Drugs and Children

I Walk on Water

Filmmaker Khalik Allah has a new film – IWOW: I Walk On Water – coming in at a massive 200 minutes.

As with earlier work, Allah returns to Lex/125 and films a hallucinatory portrait of the men and women of the M35, K2, mental illness, and homelessness:

Since 2011, filmmaker and photographer Khalik Allah (Black Mother) has attracted global attention for his radiant portraits of the denizens of 125th and Lexington in East Harlem. In IWOW: I Walk On Water, Allah returns to the intersection as the foundation to explore personal narratives of intimacy, voice, memory, identity and personal transformation. 
Allah focuses his attention on longtime muse Frenchie, a 60-something schizophrenic, homeless Haitian man. Over the summer of 2019, Allah and Frenchie’s lives became increasingly intertwined—a relationship that Allah documents with radical, spiritual transparency.

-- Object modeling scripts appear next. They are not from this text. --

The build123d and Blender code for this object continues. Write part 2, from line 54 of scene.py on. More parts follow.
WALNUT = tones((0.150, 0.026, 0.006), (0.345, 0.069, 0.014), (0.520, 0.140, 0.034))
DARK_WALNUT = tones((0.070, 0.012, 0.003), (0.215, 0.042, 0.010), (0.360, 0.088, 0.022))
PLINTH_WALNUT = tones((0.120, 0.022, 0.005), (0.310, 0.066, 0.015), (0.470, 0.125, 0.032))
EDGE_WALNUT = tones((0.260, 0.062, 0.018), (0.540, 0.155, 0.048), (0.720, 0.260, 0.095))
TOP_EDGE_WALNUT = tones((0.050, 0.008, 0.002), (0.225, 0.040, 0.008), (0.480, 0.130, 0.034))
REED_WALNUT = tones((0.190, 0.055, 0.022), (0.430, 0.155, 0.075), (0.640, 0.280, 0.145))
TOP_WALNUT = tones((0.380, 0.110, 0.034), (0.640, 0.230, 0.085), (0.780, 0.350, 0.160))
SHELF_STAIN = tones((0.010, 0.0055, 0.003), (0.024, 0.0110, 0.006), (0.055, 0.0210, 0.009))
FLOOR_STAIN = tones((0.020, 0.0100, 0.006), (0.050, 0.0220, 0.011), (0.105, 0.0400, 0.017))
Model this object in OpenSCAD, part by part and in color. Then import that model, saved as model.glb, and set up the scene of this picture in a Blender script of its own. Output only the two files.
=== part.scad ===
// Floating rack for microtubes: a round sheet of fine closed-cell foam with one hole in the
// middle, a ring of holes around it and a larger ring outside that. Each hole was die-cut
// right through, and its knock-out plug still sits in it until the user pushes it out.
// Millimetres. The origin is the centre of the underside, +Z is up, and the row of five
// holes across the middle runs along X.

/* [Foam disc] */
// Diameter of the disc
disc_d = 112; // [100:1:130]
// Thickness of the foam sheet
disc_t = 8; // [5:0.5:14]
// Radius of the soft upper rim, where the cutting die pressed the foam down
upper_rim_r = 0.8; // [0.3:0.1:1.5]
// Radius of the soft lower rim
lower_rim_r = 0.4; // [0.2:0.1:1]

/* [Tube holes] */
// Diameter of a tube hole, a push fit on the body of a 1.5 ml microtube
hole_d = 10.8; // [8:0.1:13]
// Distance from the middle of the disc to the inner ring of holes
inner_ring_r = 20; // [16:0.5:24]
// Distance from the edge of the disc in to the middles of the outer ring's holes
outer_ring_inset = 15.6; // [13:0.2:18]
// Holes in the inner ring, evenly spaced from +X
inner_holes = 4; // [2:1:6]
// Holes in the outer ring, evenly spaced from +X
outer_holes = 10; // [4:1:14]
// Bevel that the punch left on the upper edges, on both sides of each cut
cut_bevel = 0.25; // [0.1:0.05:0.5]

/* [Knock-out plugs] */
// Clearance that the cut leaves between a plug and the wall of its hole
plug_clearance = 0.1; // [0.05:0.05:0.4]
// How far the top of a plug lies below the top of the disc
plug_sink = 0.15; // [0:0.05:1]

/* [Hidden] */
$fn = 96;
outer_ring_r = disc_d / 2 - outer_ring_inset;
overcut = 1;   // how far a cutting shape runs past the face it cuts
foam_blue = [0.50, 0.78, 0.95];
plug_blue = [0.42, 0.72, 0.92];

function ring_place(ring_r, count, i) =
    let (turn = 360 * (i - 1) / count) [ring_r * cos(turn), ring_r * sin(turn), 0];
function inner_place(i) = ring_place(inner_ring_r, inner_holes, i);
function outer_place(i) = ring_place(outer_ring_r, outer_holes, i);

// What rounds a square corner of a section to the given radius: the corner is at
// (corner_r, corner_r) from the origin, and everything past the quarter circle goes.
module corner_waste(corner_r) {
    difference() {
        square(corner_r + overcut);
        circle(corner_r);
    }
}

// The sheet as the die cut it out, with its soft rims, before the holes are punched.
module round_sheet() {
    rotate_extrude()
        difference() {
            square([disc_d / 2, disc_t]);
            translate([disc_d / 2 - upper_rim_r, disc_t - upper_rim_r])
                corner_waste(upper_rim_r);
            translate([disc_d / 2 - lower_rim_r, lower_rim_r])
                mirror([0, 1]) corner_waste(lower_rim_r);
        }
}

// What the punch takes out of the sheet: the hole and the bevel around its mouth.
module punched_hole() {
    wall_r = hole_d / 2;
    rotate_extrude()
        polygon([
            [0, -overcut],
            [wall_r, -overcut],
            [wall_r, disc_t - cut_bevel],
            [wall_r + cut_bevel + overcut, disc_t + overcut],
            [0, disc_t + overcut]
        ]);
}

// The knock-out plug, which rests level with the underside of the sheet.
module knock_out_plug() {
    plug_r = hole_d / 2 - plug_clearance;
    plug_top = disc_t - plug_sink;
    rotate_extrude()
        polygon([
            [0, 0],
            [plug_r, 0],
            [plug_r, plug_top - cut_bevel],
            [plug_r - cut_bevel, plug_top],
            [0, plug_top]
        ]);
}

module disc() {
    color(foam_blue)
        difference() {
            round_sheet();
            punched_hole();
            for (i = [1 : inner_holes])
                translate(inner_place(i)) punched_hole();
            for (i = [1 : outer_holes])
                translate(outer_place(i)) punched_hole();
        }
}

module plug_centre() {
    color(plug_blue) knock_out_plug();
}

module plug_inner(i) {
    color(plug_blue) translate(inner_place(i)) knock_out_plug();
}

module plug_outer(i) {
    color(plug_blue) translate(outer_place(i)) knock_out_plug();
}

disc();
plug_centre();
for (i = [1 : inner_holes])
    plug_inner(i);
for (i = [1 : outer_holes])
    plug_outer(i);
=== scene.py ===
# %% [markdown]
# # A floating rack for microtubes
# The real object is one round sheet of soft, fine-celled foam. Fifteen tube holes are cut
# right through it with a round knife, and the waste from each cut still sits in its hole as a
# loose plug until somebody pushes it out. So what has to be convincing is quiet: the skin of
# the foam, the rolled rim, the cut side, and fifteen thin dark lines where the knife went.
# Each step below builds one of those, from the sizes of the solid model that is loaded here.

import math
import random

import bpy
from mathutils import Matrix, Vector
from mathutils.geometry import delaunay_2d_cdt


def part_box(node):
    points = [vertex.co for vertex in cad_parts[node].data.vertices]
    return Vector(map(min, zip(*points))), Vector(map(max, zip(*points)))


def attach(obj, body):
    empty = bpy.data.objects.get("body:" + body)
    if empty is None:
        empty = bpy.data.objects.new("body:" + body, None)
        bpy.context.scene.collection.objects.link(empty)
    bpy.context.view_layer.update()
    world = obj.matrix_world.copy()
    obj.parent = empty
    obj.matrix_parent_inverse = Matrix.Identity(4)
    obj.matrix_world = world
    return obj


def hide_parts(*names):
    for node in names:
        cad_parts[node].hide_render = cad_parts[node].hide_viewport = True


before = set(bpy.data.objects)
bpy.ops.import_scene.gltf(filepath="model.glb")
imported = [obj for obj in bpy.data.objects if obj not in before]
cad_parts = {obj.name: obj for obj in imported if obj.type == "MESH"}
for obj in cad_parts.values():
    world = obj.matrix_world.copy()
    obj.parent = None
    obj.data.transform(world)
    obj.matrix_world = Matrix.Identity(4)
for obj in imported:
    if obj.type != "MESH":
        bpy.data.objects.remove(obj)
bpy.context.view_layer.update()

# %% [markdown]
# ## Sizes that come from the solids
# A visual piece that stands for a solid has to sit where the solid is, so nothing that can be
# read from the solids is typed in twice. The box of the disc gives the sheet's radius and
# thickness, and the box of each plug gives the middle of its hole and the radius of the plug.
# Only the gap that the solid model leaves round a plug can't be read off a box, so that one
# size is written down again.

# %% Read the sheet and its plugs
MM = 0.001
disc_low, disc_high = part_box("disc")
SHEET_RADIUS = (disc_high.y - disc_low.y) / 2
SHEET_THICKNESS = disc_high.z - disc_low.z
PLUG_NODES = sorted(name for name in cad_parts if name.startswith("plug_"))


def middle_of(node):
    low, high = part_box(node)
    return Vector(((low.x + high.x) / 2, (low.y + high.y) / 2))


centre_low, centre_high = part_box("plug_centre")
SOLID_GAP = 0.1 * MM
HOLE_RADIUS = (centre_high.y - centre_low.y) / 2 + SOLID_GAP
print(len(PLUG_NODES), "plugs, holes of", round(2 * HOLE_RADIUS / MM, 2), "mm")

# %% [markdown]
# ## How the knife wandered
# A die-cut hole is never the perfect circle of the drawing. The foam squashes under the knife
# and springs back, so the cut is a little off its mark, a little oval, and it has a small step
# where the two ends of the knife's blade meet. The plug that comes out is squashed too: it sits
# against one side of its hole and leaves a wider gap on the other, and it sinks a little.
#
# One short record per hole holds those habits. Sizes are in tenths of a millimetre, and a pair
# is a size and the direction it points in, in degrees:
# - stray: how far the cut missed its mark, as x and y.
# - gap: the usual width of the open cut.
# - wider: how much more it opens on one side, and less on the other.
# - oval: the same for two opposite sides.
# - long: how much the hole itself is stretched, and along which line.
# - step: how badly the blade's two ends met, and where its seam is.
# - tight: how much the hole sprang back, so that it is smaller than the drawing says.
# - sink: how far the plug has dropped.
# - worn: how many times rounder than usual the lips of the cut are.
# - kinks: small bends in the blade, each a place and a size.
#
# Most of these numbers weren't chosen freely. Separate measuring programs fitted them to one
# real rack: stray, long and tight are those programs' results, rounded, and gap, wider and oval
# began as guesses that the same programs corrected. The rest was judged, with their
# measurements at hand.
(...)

In parallel, Allah also turns the camera on himself to document a turbulent romantic relationship and grapple with personal notions of spirituality and mortality – all inquiries about which he gathers advice from charismatic confidants including Fab 5 Freddy, members of the Wu-Tang Clan, and, in deeply moving exchanges, his own mother. 
By questioning universal and personal inward dynamics, IWOW obscures the boundary between conceptual art and memoir. Sometimes painful in its vulnerability, often extremely funny in its candor, and always visually extraordinary, Allah’s one-of-a-kind, intimate epic is a contemporary rethinking of the diary film: Gordon Parks meets Jonas Mekas.